* EXERCISE REQUIREMENTS: Transcribe only the lines from the line with "module motor_shaft()" through the line with "obj.parent = None", exactly, counting both of those lines as part of the stretch.
*** GIVEN RECORDS ***
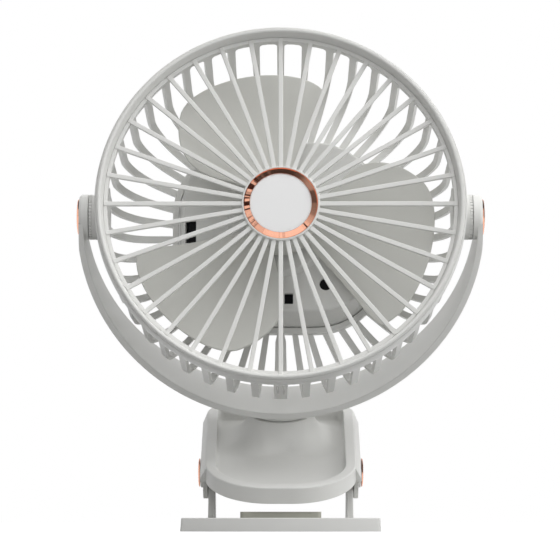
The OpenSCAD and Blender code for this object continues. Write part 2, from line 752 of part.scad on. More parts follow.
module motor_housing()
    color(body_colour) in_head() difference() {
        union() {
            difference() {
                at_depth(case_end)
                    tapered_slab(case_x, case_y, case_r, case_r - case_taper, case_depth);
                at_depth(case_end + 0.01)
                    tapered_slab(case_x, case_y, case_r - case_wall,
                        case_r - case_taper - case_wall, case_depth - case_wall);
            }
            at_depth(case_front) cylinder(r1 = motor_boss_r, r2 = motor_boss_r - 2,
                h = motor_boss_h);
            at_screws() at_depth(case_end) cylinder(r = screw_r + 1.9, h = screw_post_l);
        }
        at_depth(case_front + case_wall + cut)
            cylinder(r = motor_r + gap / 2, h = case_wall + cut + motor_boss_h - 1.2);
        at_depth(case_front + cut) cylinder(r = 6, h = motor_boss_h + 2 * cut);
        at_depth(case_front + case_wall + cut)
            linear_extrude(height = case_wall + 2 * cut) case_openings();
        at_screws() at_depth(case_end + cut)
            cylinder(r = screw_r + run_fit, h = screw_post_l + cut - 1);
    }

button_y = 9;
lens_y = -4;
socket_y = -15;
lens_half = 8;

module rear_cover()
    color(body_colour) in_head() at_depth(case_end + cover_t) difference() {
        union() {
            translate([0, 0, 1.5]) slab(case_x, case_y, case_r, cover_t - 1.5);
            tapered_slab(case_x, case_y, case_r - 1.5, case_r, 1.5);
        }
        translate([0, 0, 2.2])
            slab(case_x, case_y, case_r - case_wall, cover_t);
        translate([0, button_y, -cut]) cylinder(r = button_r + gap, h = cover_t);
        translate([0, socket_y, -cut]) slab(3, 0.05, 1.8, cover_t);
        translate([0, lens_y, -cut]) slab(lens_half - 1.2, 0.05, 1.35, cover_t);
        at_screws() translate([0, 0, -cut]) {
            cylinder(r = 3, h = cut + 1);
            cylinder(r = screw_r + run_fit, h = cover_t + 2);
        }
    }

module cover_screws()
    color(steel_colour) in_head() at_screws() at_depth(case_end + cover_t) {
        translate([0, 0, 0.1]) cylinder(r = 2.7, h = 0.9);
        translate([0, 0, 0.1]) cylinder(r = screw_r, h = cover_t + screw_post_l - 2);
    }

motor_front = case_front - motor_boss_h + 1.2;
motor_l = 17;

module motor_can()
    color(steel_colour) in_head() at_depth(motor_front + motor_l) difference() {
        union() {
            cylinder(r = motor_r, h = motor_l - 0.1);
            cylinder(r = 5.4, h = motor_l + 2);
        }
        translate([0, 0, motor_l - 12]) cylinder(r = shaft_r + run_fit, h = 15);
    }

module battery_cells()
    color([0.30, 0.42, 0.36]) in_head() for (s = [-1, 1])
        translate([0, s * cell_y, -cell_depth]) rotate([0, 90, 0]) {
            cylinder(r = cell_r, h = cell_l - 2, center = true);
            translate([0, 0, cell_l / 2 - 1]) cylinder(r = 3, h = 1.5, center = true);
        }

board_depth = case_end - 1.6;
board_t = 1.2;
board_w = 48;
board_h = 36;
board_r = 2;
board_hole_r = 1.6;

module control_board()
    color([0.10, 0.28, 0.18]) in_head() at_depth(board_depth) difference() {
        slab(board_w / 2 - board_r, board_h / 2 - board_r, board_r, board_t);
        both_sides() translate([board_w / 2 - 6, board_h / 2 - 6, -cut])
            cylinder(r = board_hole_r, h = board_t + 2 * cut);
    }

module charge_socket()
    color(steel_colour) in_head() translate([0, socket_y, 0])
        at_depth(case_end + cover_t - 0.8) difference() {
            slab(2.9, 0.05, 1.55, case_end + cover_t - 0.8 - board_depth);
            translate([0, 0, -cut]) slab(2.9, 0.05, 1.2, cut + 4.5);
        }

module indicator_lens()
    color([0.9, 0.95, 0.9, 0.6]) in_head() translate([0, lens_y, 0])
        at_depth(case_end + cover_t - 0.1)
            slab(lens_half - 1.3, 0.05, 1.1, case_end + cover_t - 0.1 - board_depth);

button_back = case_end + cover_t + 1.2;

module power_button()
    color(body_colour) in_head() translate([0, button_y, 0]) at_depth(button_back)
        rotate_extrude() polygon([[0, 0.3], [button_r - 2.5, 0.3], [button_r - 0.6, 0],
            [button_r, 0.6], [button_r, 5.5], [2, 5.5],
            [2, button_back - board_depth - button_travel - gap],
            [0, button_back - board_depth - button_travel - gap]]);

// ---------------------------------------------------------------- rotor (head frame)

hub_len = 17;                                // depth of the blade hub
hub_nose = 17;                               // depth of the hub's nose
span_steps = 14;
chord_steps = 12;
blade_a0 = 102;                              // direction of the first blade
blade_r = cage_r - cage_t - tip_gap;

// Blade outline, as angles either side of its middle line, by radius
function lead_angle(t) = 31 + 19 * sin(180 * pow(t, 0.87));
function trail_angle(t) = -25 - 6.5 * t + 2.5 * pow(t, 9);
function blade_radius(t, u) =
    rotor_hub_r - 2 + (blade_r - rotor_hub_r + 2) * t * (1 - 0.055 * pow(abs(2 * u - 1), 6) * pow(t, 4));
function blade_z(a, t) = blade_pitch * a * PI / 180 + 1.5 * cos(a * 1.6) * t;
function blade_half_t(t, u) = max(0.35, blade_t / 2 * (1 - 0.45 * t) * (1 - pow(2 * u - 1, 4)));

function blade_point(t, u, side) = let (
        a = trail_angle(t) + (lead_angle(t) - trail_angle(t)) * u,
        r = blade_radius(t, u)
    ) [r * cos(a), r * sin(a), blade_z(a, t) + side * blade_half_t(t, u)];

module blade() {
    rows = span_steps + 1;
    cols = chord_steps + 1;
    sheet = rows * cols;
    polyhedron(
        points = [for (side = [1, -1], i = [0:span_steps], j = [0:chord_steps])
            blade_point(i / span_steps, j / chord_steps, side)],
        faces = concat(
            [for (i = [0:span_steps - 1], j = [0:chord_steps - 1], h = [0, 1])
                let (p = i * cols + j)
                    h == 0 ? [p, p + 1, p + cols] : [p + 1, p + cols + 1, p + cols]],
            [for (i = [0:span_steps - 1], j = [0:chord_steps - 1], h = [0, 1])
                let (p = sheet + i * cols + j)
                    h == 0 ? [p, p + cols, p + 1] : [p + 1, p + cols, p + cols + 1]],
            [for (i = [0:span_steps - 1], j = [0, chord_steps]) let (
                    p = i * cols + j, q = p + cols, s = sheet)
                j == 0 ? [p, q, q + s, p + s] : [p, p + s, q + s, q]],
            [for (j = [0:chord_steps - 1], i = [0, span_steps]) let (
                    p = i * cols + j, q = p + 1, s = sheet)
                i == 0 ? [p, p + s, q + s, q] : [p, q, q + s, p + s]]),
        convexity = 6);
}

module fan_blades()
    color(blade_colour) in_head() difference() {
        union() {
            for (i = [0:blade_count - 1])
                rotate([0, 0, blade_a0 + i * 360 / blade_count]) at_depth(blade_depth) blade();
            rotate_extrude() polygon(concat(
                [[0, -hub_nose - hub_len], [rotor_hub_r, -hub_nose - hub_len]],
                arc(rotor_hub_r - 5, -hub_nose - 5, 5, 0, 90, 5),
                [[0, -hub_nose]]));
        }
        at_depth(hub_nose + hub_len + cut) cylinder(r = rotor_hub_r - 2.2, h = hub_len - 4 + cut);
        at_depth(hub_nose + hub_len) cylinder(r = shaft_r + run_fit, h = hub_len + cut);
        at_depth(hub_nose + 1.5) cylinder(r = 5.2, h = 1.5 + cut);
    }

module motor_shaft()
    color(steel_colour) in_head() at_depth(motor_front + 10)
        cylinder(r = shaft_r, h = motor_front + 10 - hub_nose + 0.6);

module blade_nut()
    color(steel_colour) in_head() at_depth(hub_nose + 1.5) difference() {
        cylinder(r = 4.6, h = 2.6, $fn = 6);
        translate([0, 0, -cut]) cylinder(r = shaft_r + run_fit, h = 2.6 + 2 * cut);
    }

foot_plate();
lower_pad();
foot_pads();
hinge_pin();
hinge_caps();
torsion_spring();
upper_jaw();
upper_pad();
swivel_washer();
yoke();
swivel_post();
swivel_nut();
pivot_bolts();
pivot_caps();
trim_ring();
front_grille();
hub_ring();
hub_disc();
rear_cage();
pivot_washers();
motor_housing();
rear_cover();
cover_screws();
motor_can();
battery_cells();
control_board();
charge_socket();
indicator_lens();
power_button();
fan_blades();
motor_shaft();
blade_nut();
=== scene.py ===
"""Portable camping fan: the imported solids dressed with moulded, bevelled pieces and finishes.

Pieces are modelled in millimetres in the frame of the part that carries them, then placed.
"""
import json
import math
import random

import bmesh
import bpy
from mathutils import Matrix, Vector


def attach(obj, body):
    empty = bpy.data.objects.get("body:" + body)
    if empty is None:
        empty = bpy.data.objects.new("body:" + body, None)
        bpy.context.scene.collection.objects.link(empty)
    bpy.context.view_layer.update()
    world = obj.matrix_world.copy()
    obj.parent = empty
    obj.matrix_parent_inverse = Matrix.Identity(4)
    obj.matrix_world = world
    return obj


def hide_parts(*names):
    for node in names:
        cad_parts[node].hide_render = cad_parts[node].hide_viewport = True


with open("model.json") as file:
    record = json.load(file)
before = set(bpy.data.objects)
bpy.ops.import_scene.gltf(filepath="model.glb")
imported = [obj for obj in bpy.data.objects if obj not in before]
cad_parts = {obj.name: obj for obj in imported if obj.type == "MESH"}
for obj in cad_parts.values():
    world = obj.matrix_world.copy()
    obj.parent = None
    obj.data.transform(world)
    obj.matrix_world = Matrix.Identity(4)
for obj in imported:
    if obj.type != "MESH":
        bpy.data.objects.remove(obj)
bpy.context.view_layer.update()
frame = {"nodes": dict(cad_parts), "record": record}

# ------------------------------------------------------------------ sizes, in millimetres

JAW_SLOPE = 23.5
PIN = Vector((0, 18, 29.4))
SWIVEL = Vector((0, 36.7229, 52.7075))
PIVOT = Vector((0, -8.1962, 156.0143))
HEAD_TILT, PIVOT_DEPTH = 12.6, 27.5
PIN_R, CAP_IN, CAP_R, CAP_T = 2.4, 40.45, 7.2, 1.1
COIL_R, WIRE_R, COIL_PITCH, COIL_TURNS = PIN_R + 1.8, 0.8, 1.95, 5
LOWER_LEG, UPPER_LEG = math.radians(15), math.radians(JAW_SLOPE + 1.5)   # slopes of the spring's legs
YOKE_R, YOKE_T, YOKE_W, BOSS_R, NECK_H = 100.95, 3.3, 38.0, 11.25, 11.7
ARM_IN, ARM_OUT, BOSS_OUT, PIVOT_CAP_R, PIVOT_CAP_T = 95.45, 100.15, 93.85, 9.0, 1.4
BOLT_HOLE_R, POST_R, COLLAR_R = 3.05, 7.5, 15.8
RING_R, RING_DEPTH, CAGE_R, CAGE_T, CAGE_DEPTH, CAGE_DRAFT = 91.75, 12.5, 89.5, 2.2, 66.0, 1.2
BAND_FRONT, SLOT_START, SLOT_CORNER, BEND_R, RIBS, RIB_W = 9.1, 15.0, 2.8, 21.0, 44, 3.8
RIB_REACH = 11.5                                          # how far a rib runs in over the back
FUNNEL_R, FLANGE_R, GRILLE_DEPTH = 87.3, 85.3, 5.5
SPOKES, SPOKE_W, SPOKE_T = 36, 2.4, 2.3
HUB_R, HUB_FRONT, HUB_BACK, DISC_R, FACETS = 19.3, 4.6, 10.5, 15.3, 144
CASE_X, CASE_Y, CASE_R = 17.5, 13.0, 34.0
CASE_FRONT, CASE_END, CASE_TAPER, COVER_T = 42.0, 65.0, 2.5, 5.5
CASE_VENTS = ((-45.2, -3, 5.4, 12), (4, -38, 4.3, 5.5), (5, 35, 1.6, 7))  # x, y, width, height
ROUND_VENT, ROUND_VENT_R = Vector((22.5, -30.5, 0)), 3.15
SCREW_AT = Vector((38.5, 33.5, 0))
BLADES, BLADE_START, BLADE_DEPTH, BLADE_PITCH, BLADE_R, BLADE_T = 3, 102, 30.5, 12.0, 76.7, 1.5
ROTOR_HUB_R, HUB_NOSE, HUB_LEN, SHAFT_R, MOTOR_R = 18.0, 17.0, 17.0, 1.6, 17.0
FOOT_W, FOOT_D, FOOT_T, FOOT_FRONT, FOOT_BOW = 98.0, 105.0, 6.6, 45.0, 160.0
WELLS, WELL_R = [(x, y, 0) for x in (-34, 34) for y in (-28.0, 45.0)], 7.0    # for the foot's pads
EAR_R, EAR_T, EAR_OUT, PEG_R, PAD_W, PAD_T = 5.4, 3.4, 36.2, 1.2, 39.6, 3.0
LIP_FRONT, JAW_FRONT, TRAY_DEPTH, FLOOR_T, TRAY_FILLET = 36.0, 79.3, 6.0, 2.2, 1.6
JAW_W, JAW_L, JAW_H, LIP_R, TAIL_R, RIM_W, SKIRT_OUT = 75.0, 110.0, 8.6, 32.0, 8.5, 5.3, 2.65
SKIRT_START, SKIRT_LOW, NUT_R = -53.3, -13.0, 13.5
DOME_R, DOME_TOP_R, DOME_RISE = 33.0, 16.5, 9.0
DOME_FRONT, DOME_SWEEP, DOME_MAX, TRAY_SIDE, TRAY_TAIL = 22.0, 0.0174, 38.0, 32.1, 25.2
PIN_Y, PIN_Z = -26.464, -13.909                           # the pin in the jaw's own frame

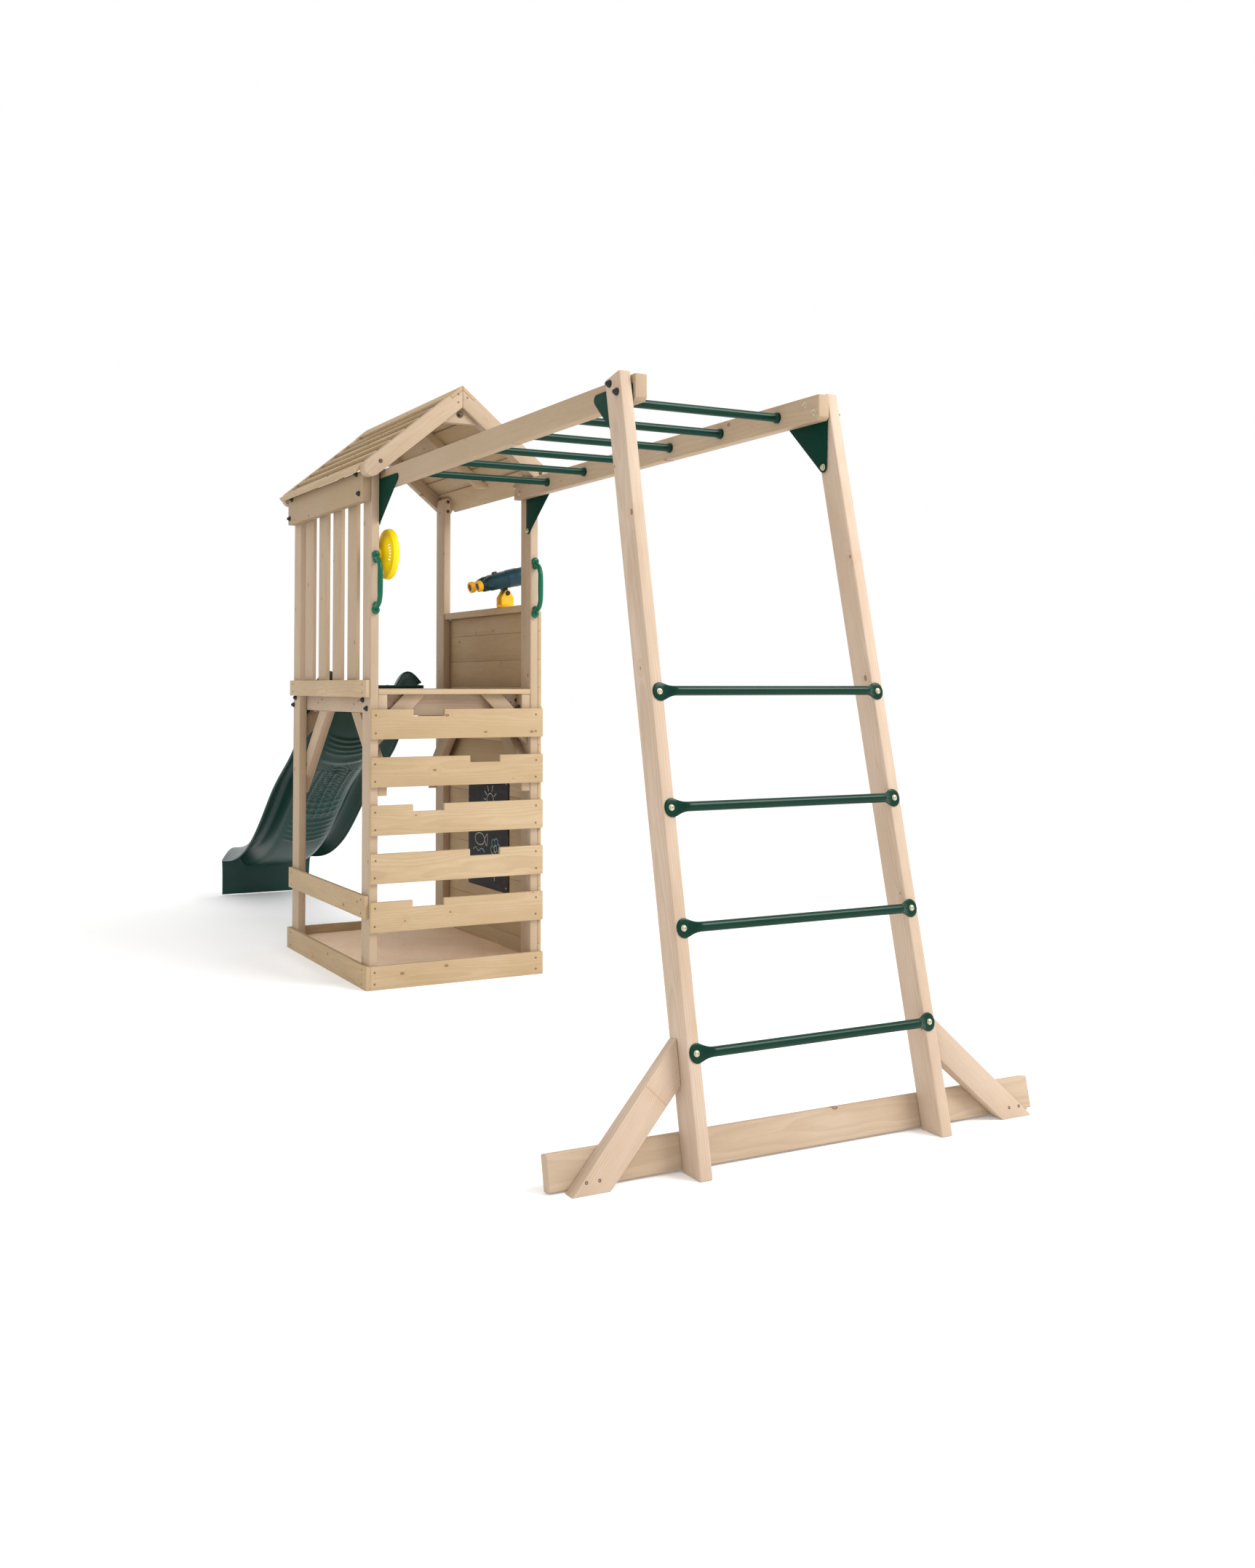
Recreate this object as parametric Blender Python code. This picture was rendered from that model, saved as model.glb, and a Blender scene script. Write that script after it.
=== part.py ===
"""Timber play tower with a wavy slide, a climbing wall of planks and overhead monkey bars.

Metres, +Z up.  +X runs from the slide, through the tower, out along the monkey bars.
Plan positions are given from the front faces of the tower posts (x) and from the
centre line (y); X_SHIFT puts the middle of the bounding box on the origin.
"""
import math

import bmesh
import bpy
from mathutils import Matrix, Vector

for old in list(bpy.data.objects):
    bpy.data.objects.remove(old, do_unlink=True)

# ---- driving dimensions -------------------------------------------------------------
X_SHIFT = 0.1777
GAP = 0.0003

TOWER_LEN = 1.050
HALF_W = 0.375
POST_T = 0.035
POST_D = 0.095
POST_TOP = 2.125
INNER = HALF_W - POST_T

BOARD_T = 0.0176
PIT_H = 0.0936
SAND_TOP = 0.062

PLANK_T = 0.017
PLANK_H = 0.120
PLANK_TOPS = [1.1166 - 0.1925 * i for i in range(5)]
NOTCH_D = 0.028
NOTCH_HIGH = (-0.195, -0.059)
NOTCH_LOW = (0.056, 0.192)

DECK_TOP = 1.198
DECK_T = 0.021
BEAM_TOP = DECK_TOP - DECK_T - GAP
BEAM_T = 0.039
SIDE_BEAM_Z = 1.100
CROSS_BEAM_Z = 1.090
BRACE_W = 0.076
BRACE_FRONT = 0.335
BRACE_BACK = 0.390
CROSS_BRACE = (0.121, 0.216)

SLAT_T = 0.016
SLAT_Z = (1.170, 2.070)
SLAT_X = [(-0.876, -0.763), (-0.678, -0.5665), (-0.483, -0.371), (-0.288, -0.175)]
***
* OUTPUT OF THE EXERCISE:
module motor_shaft()
    color(steel_colour) in_head() at_depth(motor_front + 10)
        cylinder(r = shaft_r, h = motor_front + 10 - hub_nose + 0.6);

module blade_nut()
    color(steel_colour) in_head() at_depth(hub_nose + 1.5) difference() {
        cylinder(r = 4.6, h = 2.6, $fn = 6);
        translate([0, 0, -cut]) cylinder(r = shaft_r + run_fit, h = 2.6 + 2 * cut);
    }

foot_plate();
lower_pad();
foot_pads();
hinge_pin();
hinge_caps();
torsion_spring();
upper_jaw();
upper_pad();
swivel_washer();
yoke();
swivel_post();
swivel_nut();
pivot_bolts();
pivot_caps();
trim_ring();
front_grille();
hub_ring();
hub_disc();
rear_cage();
pivot_washers();
motor_housing();
rear_cover();
cover_screws();
motor_can();
battery_cells();
control_board();
charge_socket();
indicator_lens();
power_button();
fan_blades();
motor_shaft();
blade_nut();
=== scene.py ===
"""Portable camping fan: the imported solids dressed with moulded, bevelled pieces and finishes.

Pieces are modelled in millimetres in the frame of the part that carries them, then placed.
"""
import json
import math
import random

import bmesh
import bpy
from mathutils import Matrix, Vector


def attach(obj, body):
    empty = bpy.data.objects.get("body:" + body)
    if empty is None:
        empty = bpy.data.objects.new("body:" + body, None)
        bpy.context.scene.collection.objects.link(empty)
    bpy.context.view_layer.update()
    world = obj.matrix_world.copy()
    obj.parent = empty
    obj.matrix_parent_inverse = Matrix.Identity(4)
    obj.matrix_world = world
    return obj


def hide_parts(*names):
    for node in names:
        cad_parts[node].hide_render = cad_parts[node].hide_viewport = True


with open("model.json") as file:
    record = json.load(file)
before = set(bpy.data.objects)
bpy.ops.import_scene.gltf(filepath="model.glb")
imported = [obj for obj in bpy.data.objects if obj not in before]
cad_parts = {obj.name: obj for obj in imported if obj.type == "MESH"}
for obj in cad_parts.values():
    world = obj.matrix_world.copy()
    obj.parent = None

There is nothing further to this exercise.